The anger in our land is destructively channeled in addictions: of substances and a search for spiritual answers. So the appeal of radical groups became an alternative to the corrupt harangues of establishment religious scholars; while the comforts of the Westernized elite are unattainable for the majority, so they breed envy, disgust and rejection. When these new groups retreat from society, the state is worried, and searches them out for destruction. Where they retaliate, even more violence is visited upon them. The video of the extra-judicial killings of unarmed civilians, including disabled people, by Nigeria’s security forces (a practice that we all know goes on with these security forces ALL THE TIME!), explains why the Boko Haram genie, once it escaped the bottle, became an uncontrollable phenomenon.

 

So those individually fingered by the group have apologized; and I believe that it is a step in the right direction. Let us hope that Boko Haram accepts, in the words of former governor Sheriff, that “it is human to err divine to forgive”. But our rulers need to take apologies forward. Leadership must be centrally wedded to the concerns of the Nigerian people, and in the context of today, that means instituting regimes of job creation and the creative harnessing of the talents and energies of our young people. Unfortunately, as we have seen since 1999, there has not been much effort in that direction, at all levels of our governance structure.

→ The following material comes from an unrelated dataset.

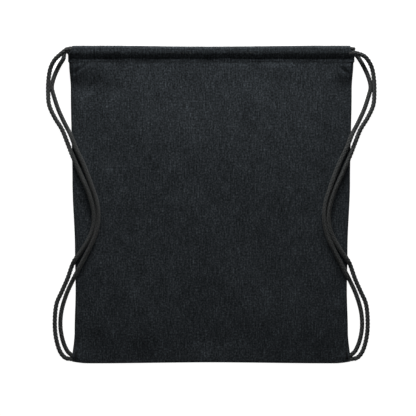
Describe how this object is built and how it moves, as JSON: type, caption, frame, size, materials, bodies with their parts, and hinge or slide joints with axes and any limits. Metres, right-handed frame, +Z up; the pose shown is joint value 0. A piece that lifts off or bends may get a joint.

The school system is rotten; demand far outstrips facility; just as the graduates do not have skills useful in the world of work. The economy does not create jobs to match the number of those who need them. The mantra of private sector-led growth has bred our monster “private sector” elite, which subsists on a corrupt linkage with the political elite. Many of the mandarins of the ‘private sector’ are merely overseers of the wealth looted from the public sector and laundered away into the parasitic private sector. Together, they ruin the future of Nigeria, yet delude themselves that they can somehow achieve the peace (of the grave yard!) to enjoy their loot. It takes Boko Haram or other non-state acts of violence to lay bare the injustice which is the heart of our existence today. This might be a season of apologies alright, but how far can mere apologies dislodge the rot in the land? Not too far!